Membrane Determinants Affecting Fibrillation Processes of β-Sheet Charged Peptides

β-sheet is one of the elementary secondary structures of proteins that is of wide interest from a motif applied to new and designed biomaterials for medical implications related to the fact that this motif appears in misfolded proteins, amyloids, in neurodegenerative diseases. Aside to the huge potential of using peptides for various biological, biotechnological and medical applications, there is a growing interest in understanding their interaction mechanism with biological tissues.

Here we investigated a group of amphiphilic and charged β-sheet model peptides, capable of forming fibril and hydrogels that may exert different biological effects. In biological milieu, the effect of the charged peptides could be highly mediated by interactions with mammals` cell membranes and or bacteria.

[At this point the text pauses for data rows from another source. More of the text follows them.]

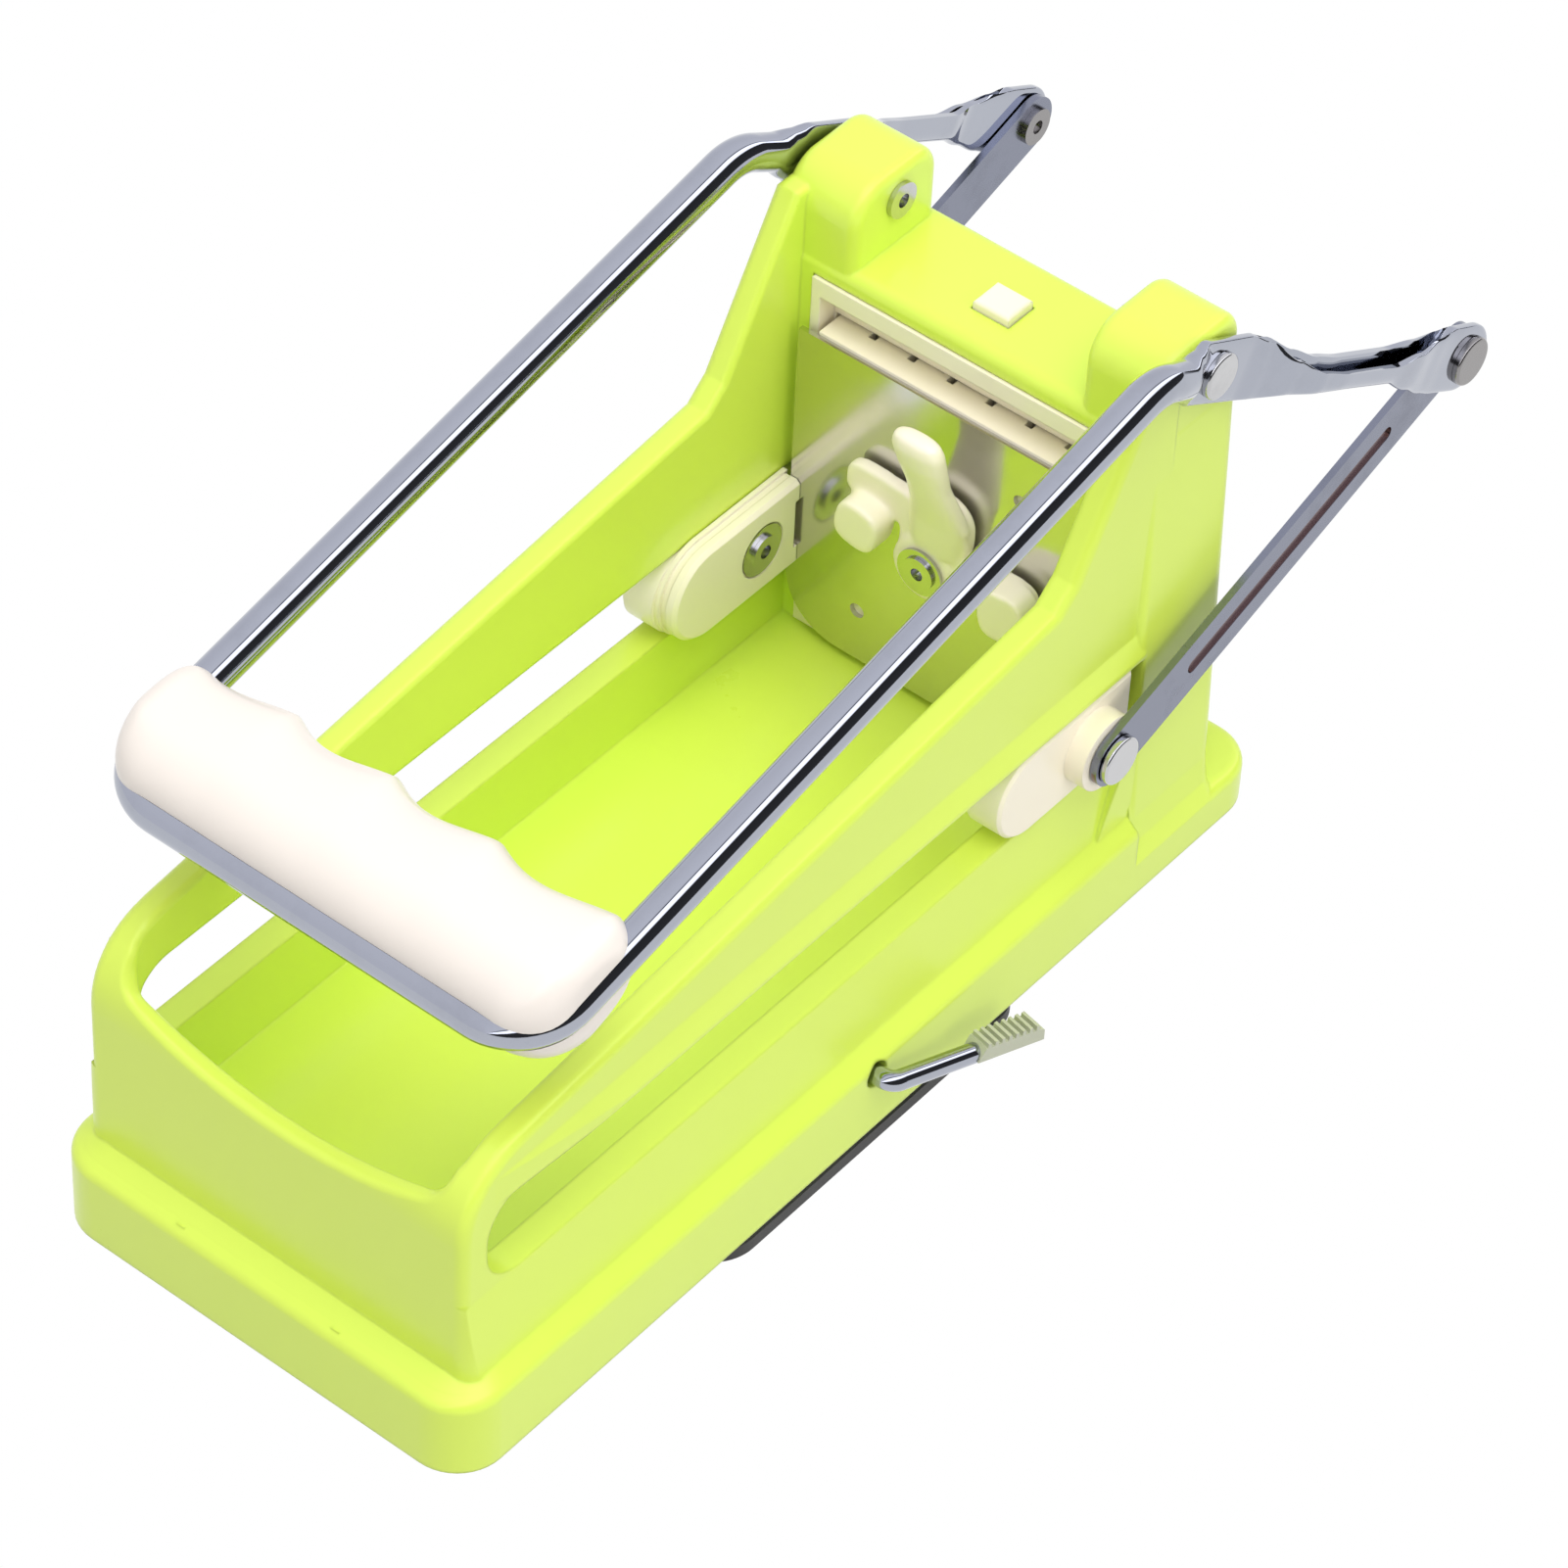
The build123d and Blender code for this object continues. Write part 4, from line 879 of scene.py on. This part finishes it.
# Upper half of the pinched section, from the outer side over its low lip and down into the
# crease, then up to the high inner bead: (angle, share of the half thickness, level), where
# the levels are 0 at mid height, 1 at the lip, 2 at the floor of the crease and 3 at the bead.
PINCHED = ((0, 1.0, 0), (36, 1.0, 1), (50, 0.85, 1), (60, 0.5, 1), (68, 0.4, 1), (84, 0.25, 2),
           (98, -0.25, 2), (114, -0.42, 3), (124, -0.6, 3), (138, -0.92, 3), (150, -1.0, 3),
           (180, -1.0, 0))


LIP_DROP = 2.1                # how far the lip lies below the bead
CREASE_WALL = 1.3             # what the crease leaves above the section's underside


def pinched_point(angle, thick, high):
    """Point of the pinched section at an angle of its upper half."""
    levels = (0.0, high - LIP_DROP, CREASE_WALL - high, high)
    for before, after in zip(PINCHED, PINCHED[1:]):
        if angle <= after[0]:
            t = (angle - before[0]) / (after[0] - before[0])
            low, top = levels[before[2]], levels[after[2]]
            return (before[1] + (after[1] - before[1]) * t) * thick, low + (top - low) * t
    return -thick, 0.0


ARM_NORMAL = Vector((0, -0.209, 0.978))    # square to the front arms


def tube_upright(ahead):
    """Direction square to the tube that stays in step round its bends."""
    upright = ARM_NORMAL - ahead * ARM_NORMAL.dot(ahead)
    if upright.length < 0.2:
        upright = Vector((0, 0, 1))
    return upright.normalized()


def lever_rings(form):
    """Rings of points round each station of the half lever."""
    stations = lever_stations(form)
    rings = []
    for k, station in enumerate(stations):
        centre, (thick, high, power, crease) = station[:2]
        across, upright = station_axes(stations, k)
        ring = []
        for j, (a, b) in enumerate(superellipse(thick, high, power, LEVER_SIDES)):
            angle = 360 * j / LEVER_SIDES
            if crease and angle < 180:
                pinched_a, pinched_b = pinched_point(angle, thick, high)
                a += (pinched_a - a) * crease
                b += (pinched_b - b) * crease
            ring.append(centre + across * a + upright * b)
        rings.append(ring)
    return rings


def cut_hole(piece, centre, axis, radius, length):
    """Drill one round hole, in millimetres."""
    bpy.ops.mesh.primitive_cylinder_add(vertices=40, radius=radius * MM, depth=length * MM,
                                        location=Vector(centre) * MM)
    drill = bpy.context.object
    drill.rotation_euler = Vector(axis).to_track_quat("Z", "Y").to_euler()
    take_away(piece, drill)


def take_away(piece, cutter):
    """Cut one object's form out of another and drop the cutter."""
    place_in_mesh(cutter)
    apply_modifier(piece, "BOOLEAN", object=cutter, operation="DIFFERENCE", solver="EXACT")
    bpy.data.objects.remove(cutter)


class MakeLever(bpy.types.Operator):
    """Form the bent lever tube with its pressed and creased rear arms"""

    bl_idname = "fry_cutter.make_lever"
    bl_label = "Lever"

    def execute(self, context):
        piece = skin("lever", lever_rings(context.scene.cutter_form), close_end=True)
        mirrored(piece)
        for node_name in ("pivot_rivets", "rear_rivets"):
            low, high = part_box(node_name)
            centre = [(p + q) / 2 / MM for p, q in zip(low, high)]
            cut_hole(piece, centre, (1, 0, 0), PIN_HOLE, LEVER_DRILL)
        smoothed(piece, 38)
        coat(finished(piece, "lever_bar", "lever", "lever_tube"), chrome())
        return {"FINISHED"}


# Hand grip, in millimetres from the middle of the cross bar.
GRIP_CRESTS = (-56.0, -29.6, -4.7, 20.5, 48.9, 76.0)    # between the finger hollows
WAVE_LEAN, WAVE_ROUND = 0.76, 1.35    # shape of one hollow
GRIP_FRONT, GRIP_BACK = -0.8, 31.0
GRIP_HALF_HIGH = 12.4
GRIP_CORNER, GRIP_EDGE = 11.0, 5.5    # rounding of its ends, seen from above and from the side
GRIP_SQUARE = 2.75            # squareness of its sections
GRIP_RIDGE = -0.36            # share of the depth at which it is highest
BACK_DROP, FRONT_DROP, DROP_POWER = 0.2, 0.1, 1.15    # fall to both sides of the ridge
GRIP_STEPS, GRIP_SIDES = 170, 80
SEAM_HALF = 0.04              # half of the seam between the two halves
SCREW_X, SCREW_REACH = 26.0, 15.0    # places of the screws along and across the grip
# Screw holes of each half, by its side: height of the middle, radius and length.
SCREW_HOLES = {1: ((3.0, 1.7, 11.0),), -1: ((-6.0, 1.7, 14.0), (-10.0, 3.4, 10.0))}
GROOVE_ROOM = 0.12            # how much wider than the tube its groove is
GROOVE_REACH, GROOVE_TAIL = 45.0, 30.0    # how far the groove's cutter follows each arm
GROOVE_SIDES = 48


def finger_hollow(x):
    """How deep the finger hollow is at a place along the grip, from 0 at a crest to 1."""
    for left, right in zip(GRIP_CRESTS, GRIP_CRESTS[1:]):
        if left <= x <= right:
            share = (x - left) / (right - left)
            return math.sin(math.pi * share ** WAVE_LEAN) ** WAVE_ROUND
    return 0.0


def grip_section(form, x):
    """Outline of the grip at one place along it, as (y, z) in the plane of the arms."""
    half = form.grip_length / 2
    over = max(0.0, abs(x) - (half - GRIP_CORNER))
    front = GRIP_FRONT + (GRIP_CORNER - math.sqrt(max(GRIP_CORNER ** 2 - over ** 2, 0.0)))
    over = max(0.0, abs(x) - (half - GRIP_EDGE))
    round_off = GRIP_EDGE - math.sqrt(max(GRIP_EDGE ** 2 - over ** 2, 0.0))
    back = GRIP_BACK - (form.grip_wave_depth * finger_hollow(x) + round_off * 0.8)
    high = GRIP_HALF_HIGH - round_off
    middle, depth = (back + front) / 2, (back - front) / 2
    loop = []
    for a, b in superellipse(1.0, 1.0, GRIP_SQUARE, GRIP_SIDES):
        if a > GRIP_RIDGE:
            drop = BACK_DROP * ((a - GRIP_RIDGE) / (1 - GRIP_RIDGE)) ** DROP_POWER
        else:
            drop = FRONT_DROP * ((GRIP_RIDGE - a) / (1 + GRIP_RIDGE)) ** DROP_POWER
        loop.append((middle + a * depth, b * high * (1 - drop)))
    return loop


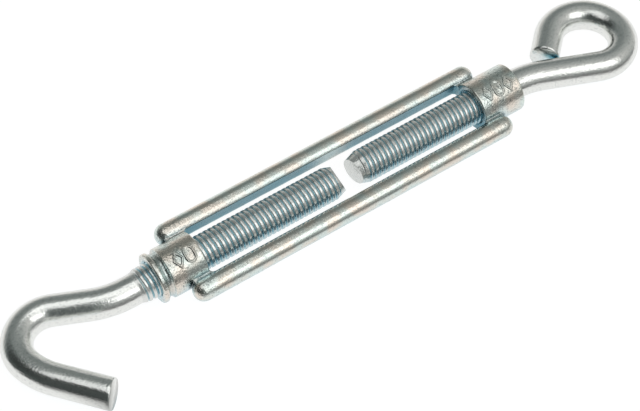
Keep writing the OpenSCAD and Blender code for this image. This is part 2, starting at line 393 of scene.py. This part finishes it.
# The poured shapes become one skin, and the mould's sand sinks it a little here and there.
bmesh.ops.transform(casting, matrix=lie_of("frame_window"), verts=casting.verts)
cast_frame = finished("cast_frame", casting, "frame_body", "cast_zinc", "frame")
skin = cast_frame.modifiers.new("skin", "REMESH")
skin.mode = "VOXEL"
skin.voxel_size = skin_grid
skin.use_smooth_shade = True
soften = cast_frame.modifiers.new("soften", "SMOOTH")
soften.iterations = 2
sand_skin = bmesh.new()
sand_skin.from_mesh(baked(cast_frame))
for v in sand_skin.verts:
    sunk = sum(depth * (1 + noise.noise(v.co / size)) / 2 for size, depth in sand_grains.items())
    v.co -= v.normal * sunk
sand_skin.to_mesh(cast_frame.data)
sand_skin.free()
thin = cast_frame.modifiers.new("thin", "DECIMATE")
thin.ratio = skin_share
baked(cast_frame)


# The finish of the frame: bright zinc plate over the grain that the mould's sand leaves, which is drawn
# coarse enough to show. Its clear passivate drifts between a warm and a green tint. Where ambient occlusion
# finds the casting hemmed in, in corners, on its lower sides over the floor and near the bolts, painted shade
# turns it blue-green, and deep teal on the faces round the window. A painted grey shade darkens its tight
# crevices.
def srgb(code):
    """A colour written as sRGB hex, as linear values."""
    parts = [int(code[i:i + 2], 16) / 255 for i in (1, 3, 5)]
    return tuple(c / 12.92 if c <= 0.04045 else ((c + 0.055) / 1.055) ** 2.4 for c in parts) + (1,)


warm_plate, green_plate = srgb("#e9dfd3"), srgb("#dde6e1")
corner_painted_shade, window_painted_shade = srgb("#c4dbe1"), srgb("#467f90")
pit_grey, crevice_painted_shade = srgb("#6f7a7c"), srgb("#4c5a5e")
painted_shade_reach = 8 * mm
crevice_reach = 1.2 * mm
tint_size = 5 * mm
grain_size = 0.6 * mm
window_edge_x, window_edge_y = 0.4 * mm, 0.2 * mm
boss_blend = 2 * mm
bar_sand, boss_sand = 0.05 * mm, 0.12 * mm

cast_zinc = bpy.data.materials.new("zinc_plate_on_sand_casting")
cast_zinc.use_nodes = True
tree = cast_zinc.node_tree
tree.nodes.clear()
place = add_node(tree, "ShaderNodeTexCoord").outputs["Object"]
# Painted shade: the colour turns blue-green where ambient occlusion over 8 mm finds the casting hemmed in,
# and deep teal on the faces round the window.
open_share = add_node(tree, "ShaderNodeAmbientOcclusion", {"Distance": painted_shade_reach}, samples=8).outputs["AO"]
unshaded = add_node(tree, "ShaderNodeMapRange", {
    "Value": open_share, "From Min": 0.35, "From Max": 0.92}).outputs["Result"]
spot = add_node(tree, "ShaderNodeSeparateXYZ", {"Vector": place}).outputs
length = add_node(tree, "ShaderNodeMath", {0: spot["X"]}, operation="ABSOLUTE").outputs[0]
breadth = add_node(tree, "ShaderNodeMath", {0: spot["Y"]}, operation="ABSOLUTE").outputs[0]
short = add_node(tree, "ShaderNodeMath", {
    0: length, 1: inner_x + window_edge_x}, operation="LESS_THAN").outputs[0]
narrow = add_node(tree, "ShaderNodeMath", {
    0: breadth, 1: flat_y + window_edge_y}, operation="LESS_THAN").outputs[0]
in_window = add_node(tree, "ShaderNodeMath", {0: short, 1: narrow}, operation="MULTIPLY").outputs[0]
painted_shade_tint = add_node(tree, "ShaderNodeMix", {
    "Factor": in_window, "A": corner_painted_shade, "B": window_painted_shade}, data_type="RGBA").outputs["Result"]
cloud = add_node(tree, "ShaderNodeTexNoise", {
    "Vector": place, "Scale": 1 / tint_size, "Detail": 1}).outputs["Fac"]
drift = add_node(tree, "ShaderNodeMapRange", {
    "Value": cloud, "From Min": 0.38, "From Max": 0.62}).outputs["Result"]
plated = add_node(tree, "ShaderNodeMix", {
    "Factor": drift, "A": warm_plate, "B": green_plate}, data_type="RGBA").outputs["Result"]
colour = add_node(tree, "ShaderNodeMix", {
    "Factor": unshaded, "A": painted_shade_tint, "B": plated}, data_type="RGBA").outputs["Result"]
grain = add_node(tree, "ShaderNodeTexNoise", {
    "Vector": place, "Scale": 1 / grain_size, "Detail": 4}).outputs["Fac"]
at_boss = add_node(tree, "ShaderNodeMapRange", {
    "Value": length, "From Min": inner_x - boss_blend, "From Max": inner_x + boss_blend}).outputs["Result"]
deep = add_node(tree, "ShaderNodeMapRange", {
    "Value": at_boss, "To Min": 0.6, "To Max": 0.25}).outputs["Result"]
pits = add_node(tree, "ShaderNodeMapRange", {
    "Value": grain, "From Min": 0.3, "From Max": 0.46, "To Min": deep, "To Max": 1.0}).outputs["Result"]
colour = add_node(tree, "ShaderNodeMix", {
    "Factor": pits, "A": pit_grey, "B": colour}, data_type="RGBA").outputs["Result"]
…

To unravel the possible mechanisms of peptides in such systems, it is important to study and characterize the various modulating effects lipids may have on such peptides and vice versa.

The model peptides used, differ in their charged residues only, were studied for their charge dependent membrane interactions. Charged lipid vesicles, mimicking membrane bilayer, were found to affect especially zwitterion peptide tendency to form β-structure and induced unique fibril morphology. These interactions were found to be asymmetric and did not change the vesicle surface fluidity. However, electrostatic interactions occurred between the cationic peptide and the negatively charged vesicle, changing its surface rigidity and fluidity. The results may indicate the occurrence of charged dependent interaction between charged membranes and peptides.